As for the Magi, I think I just had that title wrong. I am not enough of a Jedi fan for that to be it (unconsciously maybe...). As you can see from the spelling, I made the list too quickly and without checking things. But I think I've always had that title wrong. Here's my real guess: when I first studied that poem, our entire focus was on the finale (when the magi return home "no longer at ease."). So I guess that's what stuck in my head.

I picked the Apology over the Republic because I prefer Plato in his Socratic phase to him in his Platonic phase. Also, the Apology is about 20 odd pages, while the Republic is many hundred.

I think The Waste Land is completely overrated, but love Eliot's other poetry.


I hereby retract my Star Wars slander. I think TWL is rather uneven; the Fire Sermon section seems to me very fine indeed. On reflection, though I'm not convinced TWL is better than Prufrock, so I retract that too. (The Four Quartets are better than either. But long.)


> George Orwell: Any and all of the essays, but especially "Shooting an elephant" and "A hanging"

YES. Those are fairly short essays, and pretty entertaining; look on Google or something and I'm sure you'll find them. They're remarkable for showing you how government oppression feels to the oppressors.


What about Paradise Lost by Milton?
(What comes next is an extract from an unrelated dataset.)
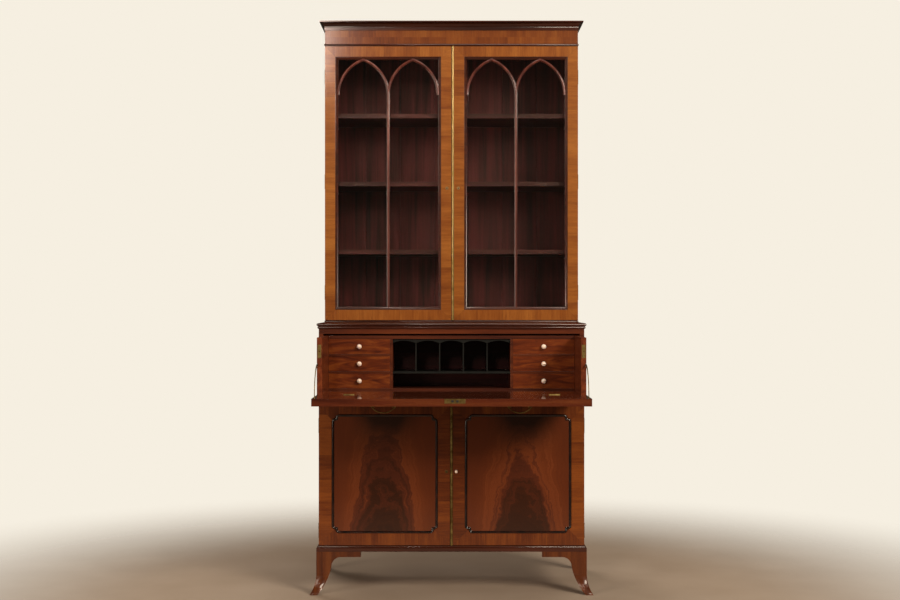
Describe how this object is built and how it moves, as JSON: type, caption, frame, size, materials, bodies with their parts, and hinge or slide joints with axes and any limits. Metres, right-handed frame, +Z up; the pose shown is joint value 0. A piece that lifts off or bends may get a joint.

The Aeneid by Virgil? Candide? Anna Karenina? War & Peace? And I prefer the Count of Monte Cristo over the Three Musketeers. The entire Divine Comedies, not just the Inferno.

Also liked to know why people think whatever author or book should be read.


I guess I should make it a proper blog post if I wanted to give proper reasons. I was worried it was too long already, but maybe I'll do that.

As for your counter-suggestions and additions, that's part of what makes this game interesting: we will all make different lists. (By the way, I love nearly all of Dumas.)